I'm incredibly happy and honoured that my short documentary Down from the Mountains has won the 1st prize in the World Press Photo 2018 long form digital storytelling category. There was so much astounding, brave photography and journalism across the various categories, and DFTM is a quiet film on a small platform (ChinaFile), so I've been feeling surprised an incredibly privileged.
I really struggled with this project for a number of reasons, but particularly with the end of the edit, which I pondered for weeks, feeling that there was not enough of an emotional climax or resolution to the 'story'. In the end, I took the attitude that this is how the family's life is - complex, unresolved - and that all I could do was reflect the uncertainty of their future. The recognition from WPP, as well as the positive messages I've received from many members of the public who were touched by the family has been a lesson: to allow life to be as it is, and to not let the best be the enemy of the good. Freelance video journalism is precarious enough without having to constantly battle doubt as well as the usual difficult editors, etc.

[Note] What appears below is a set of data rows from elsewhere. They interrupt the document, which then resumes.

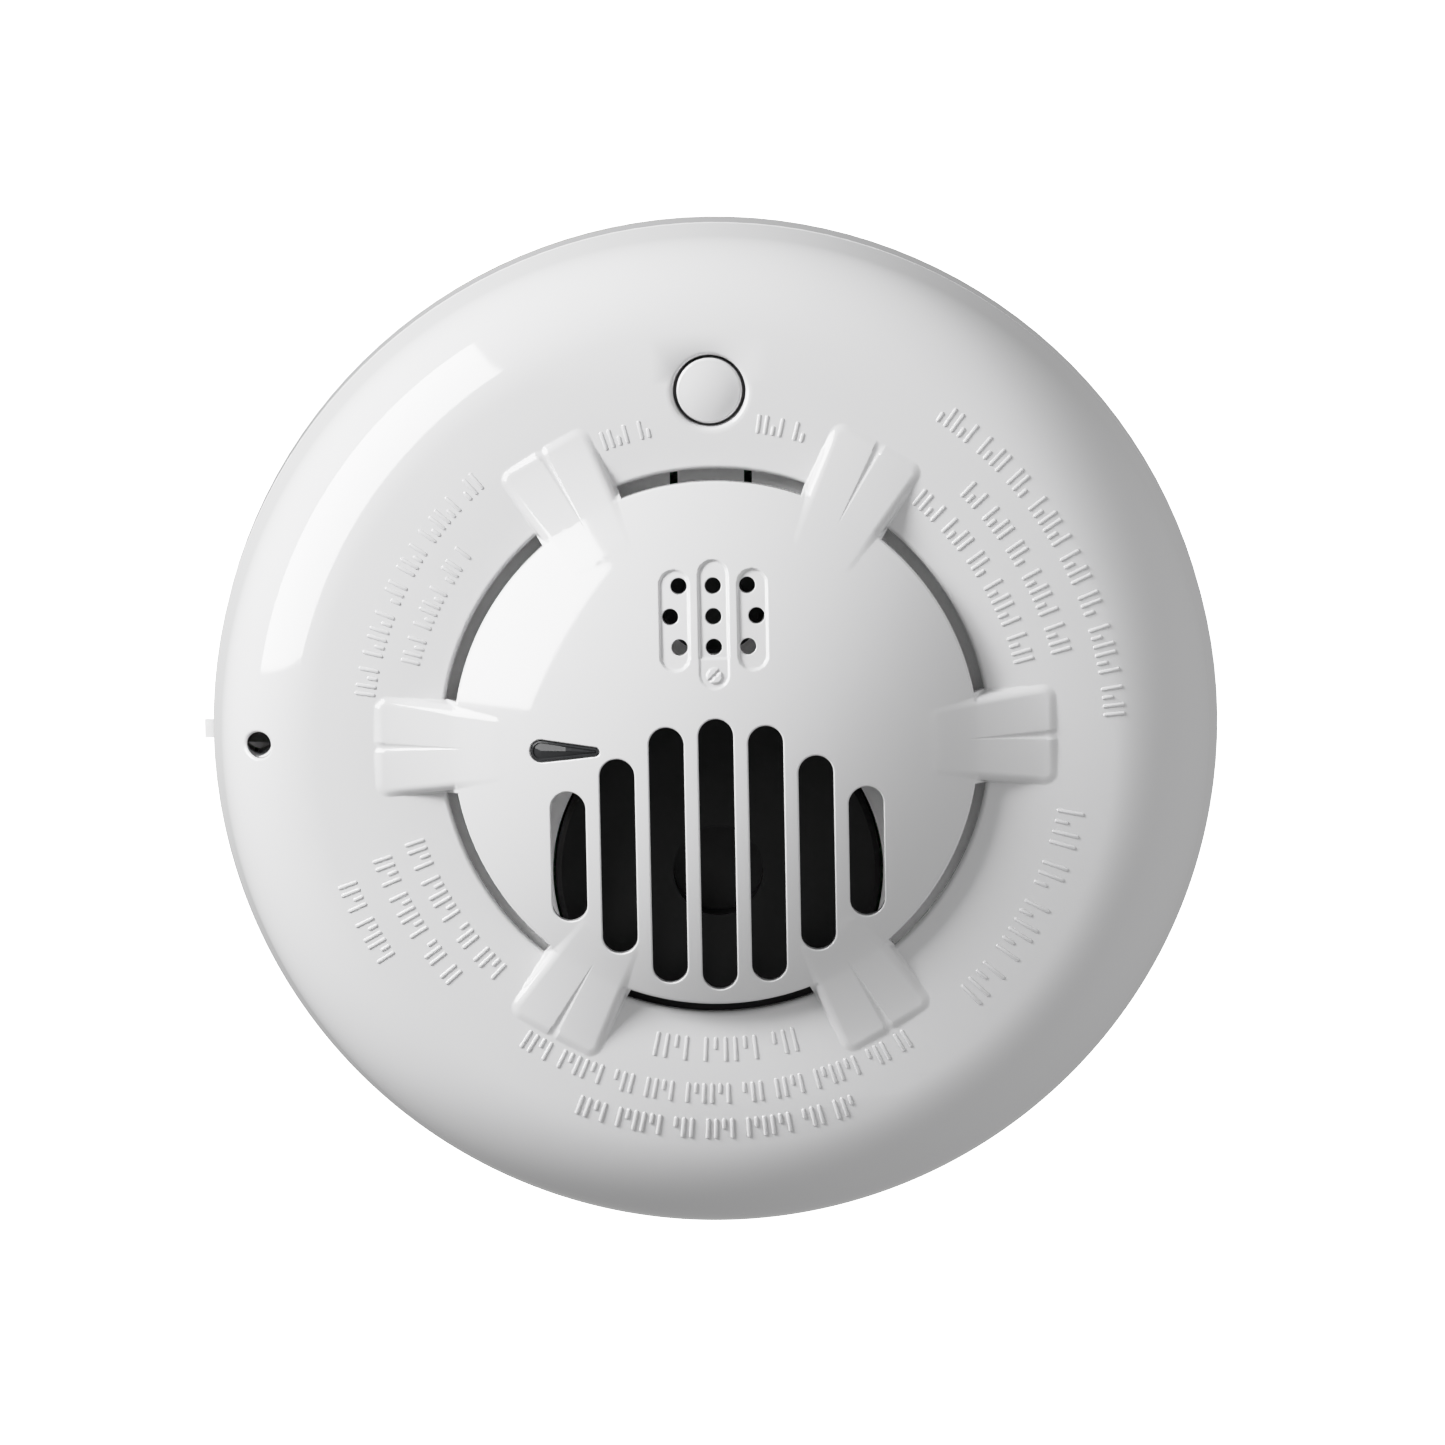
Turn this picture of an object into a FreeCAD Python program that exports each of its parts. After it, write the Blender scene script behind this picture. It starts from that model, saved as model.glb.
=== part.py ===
import FreeCAD, Part
import math
import os
import Sketcher

# A wired carbon monoxide alarm in the round smoke-detector form, lying on its back.
# Millimetres. The origin is the centre of the mounting base's back face, +Z points out of the
# wall into the room, and +Y points to the test button at 12 o'clock.

doc = FreeCAD.newDocument("alarm")
sheet = doc.addObject("Spreadsheet::Sheet", "dims")

DIMS = {
    # case
    "case_r": 71.0,
    "wall": 2.0,
    "seam_gap": 0.4,
    "skirt_top_z": 10.6,
    "back_round": 1.0,
    "seam_round": 0.4,
    "crest_r": 53.5,
    "crest_z": 32.2,
    # inner lip of the ring and the dome inside it
    "lip_r": 38.3,
    "lip_z": 33.4,
    "lip_low_z": 31.0,
    "lip_round": 1.0,
    "dome_r": 36.8,
    "dome_edge_z": 36.2,
    "dome_low_z": 33.8,
    "dome_ball_r": 72.0,
    # arms that carry the dome
    "arm_in_r": 30.0,
    "arm_in_low_z": 38.2,
    "arm_in_top_z": 39.6,
    "arm_end_r": 48.2,
    "arm_in_width": 10.4,
    "arm_end_width": 15.0,
    "arm_groove_r": 1.7,
    "arm_groove_in": 33.5,
    # sounder slots in the dome
    "slot_width": 4.9,
    "slot_pitch": 6.94,
    "slot_mid_y": -15.05,
    "slot_long_0": 39.1,
    "slot_long_1": 36.9,
    "slot_long_2": 28.1,
    "slot_long_3": 18.7,
    # gas holes and their pockets
    "gas_y": 18.6,
    "gas_hole_r": 1.12,
    "gas_row": 4.18,
    "gas_near": 4.78,
    "gas_far": 6.02,
    "pocket_y": 18.1,
    "pocket_mid_y": 17.5,
    "pocket_width": 4.5,
    "pocket_long": 14.3,
    "pocket_longer": 3.7,
    "pocket_pitch": 5.45,
    "pocket_deep": 0.5,
    # light window
    "window_x": 24.4,
    "window_r": 1.5,
    "window_tip_x": 16.9,
    "window_tip_r": 0.55,
    "window_gap": 0.12,
    "lamp_x": 20.9,
    # test button and its switch
    "button_y": 49.2,
    "button_r": 4.6,
    "button_hole_r": 5.1,
    "button_top_z": 33.2,
    "button_crown": 0.6,
    "button_low_z": 26.6,
    "button_travel": 0.8,
    "collar_r": 6.6,
    "collar_low_z": 27.0,
    "flange_r": 5.9,
    "flange_low_z": 25.4,
    "stem_r": 2.0,
    "stem_low_z": 20.9,
    "switch_top_z": 20.0,
    "switch_size": 7.4,
    "plunger_r": 1.75,
    "plunger_fit": 0.08,
    "plunger_top_z": 20.8,
    "plunger_low_z": 18.2,
    # release hole and lock arm
    "pin_x": 64.3,
    "pin_hole_r": 1.85,
    "lock_pivot_x": 57.0,
    "lock_pivot_z": 4.6,
    "lock_pin_r": 0.8,
    "lock_fit": 0.05,
    "lock_hub_r": 1.9,
    "lock_low_z": 4.9,
    "lock_top_z": 6.5,
    "lock_end_x": 72.3,
    "lock_width": 2.5,
    "tooth_top_z": 10.8,
    # mounting base
    "plate": 2.0,
    "wire_hole_r": 22.0,
    "slot_spacing": 77.0,
    "screw_slot_r": 2.2,
    "screw_slot_long": 18.0,
    "hook_in_r": 55.0,
    "hook_wall_r": 58.0,
    "hook_out_r": 60.0,
    "hook_under_z": 6.3,
    "hook_top_z": 8.3,
    "hook_angle": 14.0,
    "lug_in_r": 53.5,
    "lug_out_r": 57.5,
    "lug_low_z": 4.2,
    "lug_top_z": 5.9,
    "lug_angle": 10.0,
    # terminals
    "terminal_r": 41.5,
    "terminal_pad": 10.0,
    "pad_top_z": 4.0,
    "strip": 0.8,
    "strip_width": 7.0,
    "leaf_top_z": 10.1,
    "terminal_screw_r": 1.5,
    "terminal_head_r": 3.4,
    # rear housing
    "floor_z": 11.2,
    "floor": 1.6,
    "tray_r": 68.3,
    "tray_top_z": 14.5,
    "tray_wall": 1.6,
    "boss_r": 61.0,
    "boss_size": 3.2,
    "cover_screw_r": 1.45,
    "cover_screw_head_r": 2.8,
    "post_r": 52.0,
    # circuit board
    "board_z": 15.0,
    "board": 1.6,
    "board_r": 57.0,
    "board_screw_r": 1.0,
    # inner deck
    "deck_z": 27.6,
    "deck": 1.6,
    "deck_r": 44.5,
    "deck_leg_ring_r": 40.0,
    "rim_in_r": 35.2,
    "rim_out_r": 40.3,
    "rim_top_z": 29.8,
    # sounder
    "horn_y": -18.7,
    "horn_r": 22.8,
    "horn_foot": 1.0,
    "horn_base_top_z": 19.2,
    "horn_top_z": 29.9,
    "horn_mouth_r": 6.3,
    "piezo_z": 21.0,
    "piezo_r": 17.5,
    # gas cell
    "cell_y": 20.0,
    "cell_r": 7.0,
    "cell_top_z": 31.0,
    "cap_r": 7.3,
    "cap_top_z": 37.0,
}


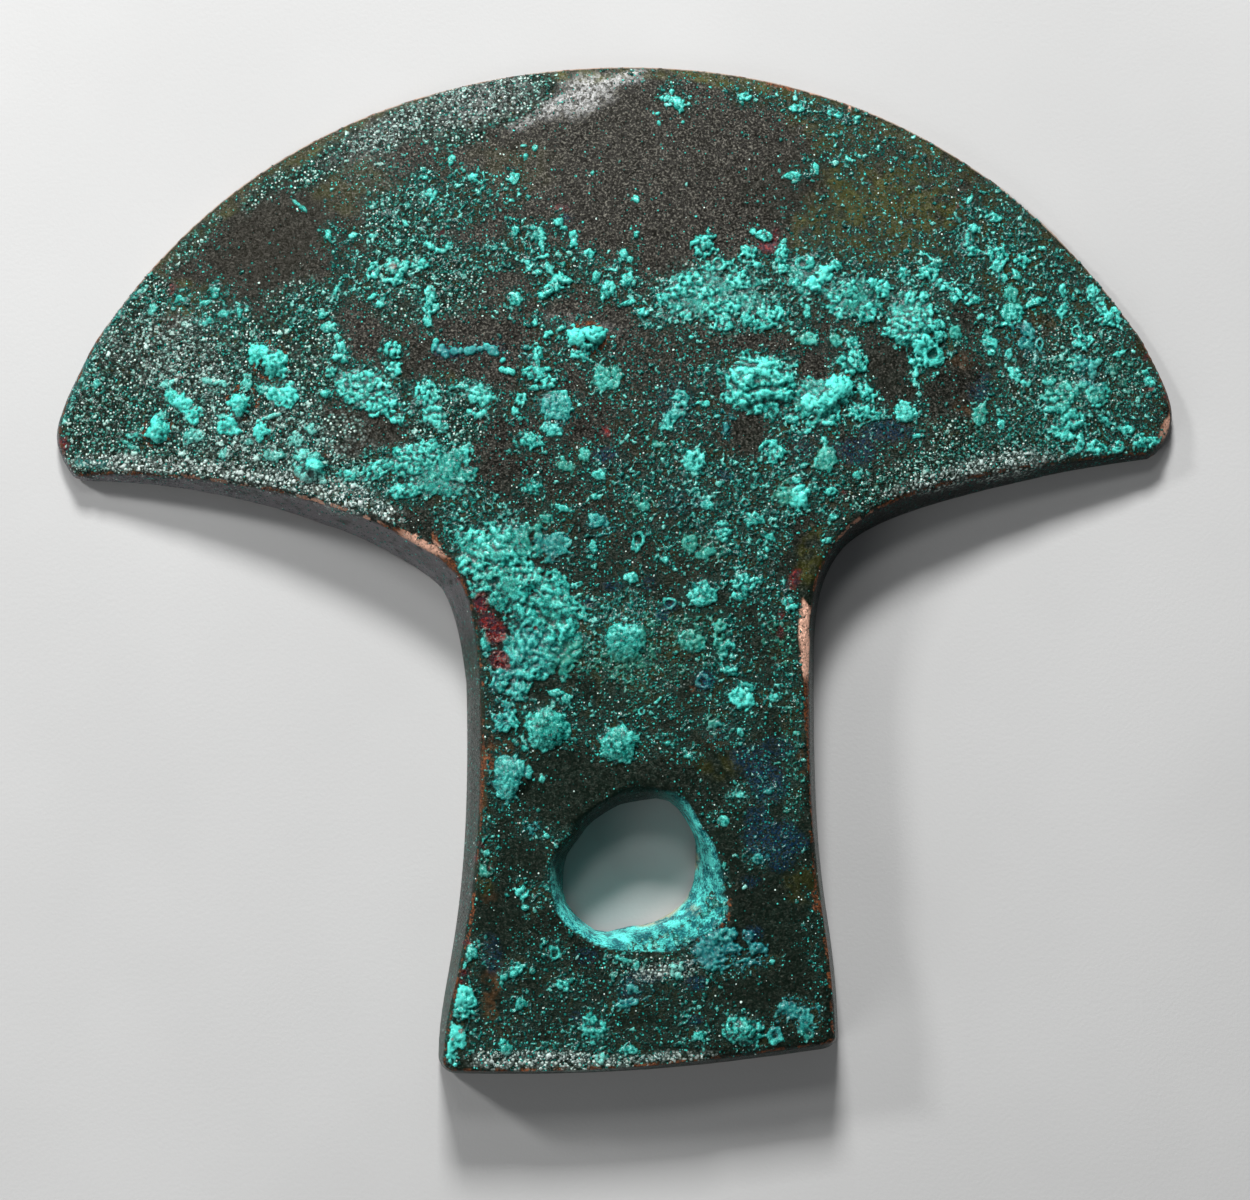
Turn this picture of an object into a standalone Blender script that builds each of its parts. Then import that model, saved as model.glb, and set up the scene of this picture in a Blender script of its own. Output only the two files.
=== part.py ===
"""Copper axe head of one casting: a crescent blade on a waisted tang with one lashing hole.

The head lies on its flat back, with +X to the right, +Y towards the cutting edge and +Z up through
its thickness. The origin is in the middle of its bounding box, on the surface that it lies on.
Sizes here are in millimetres and angles in degrees, and places in the outline are measured from the
centre of the cutting edge's arc, on the blade's axis. The mesh is made in metres.
"""
import math
from collections import namedtuple

import bmesh
import bpy
import numpy as np
from mathutils import Vector
from mathutils.geometry import delaunay_2d_cdt

MILLIMETRE = 0.001

# Cutting edge: an arc that wear has made waver a little
EDGE_RADIUS = 84.4
EDGE_FIRST_ANGLE = 34.3
EDGE_LAST_ANGLE = 147.3
EDGE_WAVER = 0.4
EDGE_WAVER_PERIOD = 66.0
EDGE_WAVER_CREST = 128.0
EDGE_THICKNESS = 0.8
EDGE_LIFT = 0.5
FRONT_BEVEL_WIDTH = 2.3
FRONT_BEVEL_RISE = 1.0
BACK_BEVEL_WIDTH = 3.0

# Body: thickest along the tang, and thinning towards the edge over the taper's length
TANG_THICKNESS = 9.0
TAPER_LENGTH = 56.0
TAPER_FULLNESS = 1.6

# Lower corners of the two wing tips
LEFT_WING_REACH = 72.7
LEFT_TIP_RISE = 28.0
RIGHT_WING_REACH = 70.3
RIGHT_TIP_RISE = 31.6

# Shoulders, where the underside of each wing turns into the tang
LEFT_SHOULDER_REACH = 22.2
LEFT_SHOULDER_RISE = 14.4
RIGHT_SHOULDER_REACH = 27.8
RIGHT_SHOULDER_RISE = 20.0

# Tang: waisted at the neck and flared to the butt, which is cut a little askew
NECK_WIDTH = 42.6
NECK_OFFSET = 2.0
NECK_RISE = 1.2
BUTT_WIDTH = 50.5
BUTT_OFFSET = 1.25
BUTT_DROP = 47.5
BUTT_SKEW = 3.3
LEFT_BUTT_CORNER = 1.5
RIGHT_BUTT_CORNER = 0.9

# Lashing hole, punched through from the front, where it is wider, and left ragged
HOLE_CENTRE = (0.6, -23.0)
HOLE_FRONT_RADII = (10.7, 9.6, 10.5, 9.8, 9.0, 8.8, 10.6, 11.1, 10.8, 10.9, 11.8, 13.7)
HOLE_BACK_RADII = (8.3, 9.1, 9.7, 8.2, 7.6, 7.7, 8.8, 9.8, 9.7, 7.8, 7.8, 8.2)
HOLE_THROAT_SHARE = 0.35
HOLE_THROAT_HEIGHT = 0.55

# Sides of the casting: they spread towards the back, with a faint ridge along them
RIDGE_HEIGHT = 0.42
RIDGE_SPREAD = 0.66

# Lumps of crust that stand out from a step away
Lump = namedtuple("Lump", "x y width length turn height")
LUMPS = (
    Lump(-17.3, 12.0, 11.5, 15.0, 25.0, 0.6),
    Lump(17.2, 40.1, 9.8, 7.8, 0.0, 0.7),
    Lump(26.8, 38.6, 8.0, 4.4, 32.0, 1.1),
    Lump(38.1, 47.3, 7.8, 6.5, -20.0, 0.8),
    Lump(-5.4, 46.0, 4.5, 3.9, 0.0, 1.0),
    Lump(-0.4, 7.1, 7.2, 7.2, 0.0, 0.6),
    Lump(-10.9, -5.0, 5.9, 5.9, 0.0, 0.8),
    Lump(-1.4, -7.1, 5.5, 5.5, 0.0, 0.7),
    Lump(-15.1, -11.6, 5.3, 5.3, 0.0, 0.7),
    Lump(-47.2, 43.2, 4.4, 5.2, 30.0, 1.0),
    Lump(-50.7, 37.3, 3.9, 5.2, -20.0, 1.0),
    Lump(-41.5, 28.9, 5.2, 4.4, 0.0, 0.9),
    Lump(-61.9, 34.0, 3.4, 4.4, 0.0, 0.8),
    Lump(14.5, -44.0, 5.2, 3.9, 0.0, 0.6),
    Lump(60.8, 38.0, 9.1, 7.2, 20.0, 0.5),
)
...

A lot of people have asked how the family is getting on since the film, and the answer is: much better than before, but life continues to be complicated. Their mother Jiajia hasn't gone back out to work for long periods (she did leave to work on a harvest for a spell), while the family is relying on one income from their father. Wang Ying no longer has to take care of her younger siblings in the same way, and they are all in school and working to give themselves more choices than their parents had.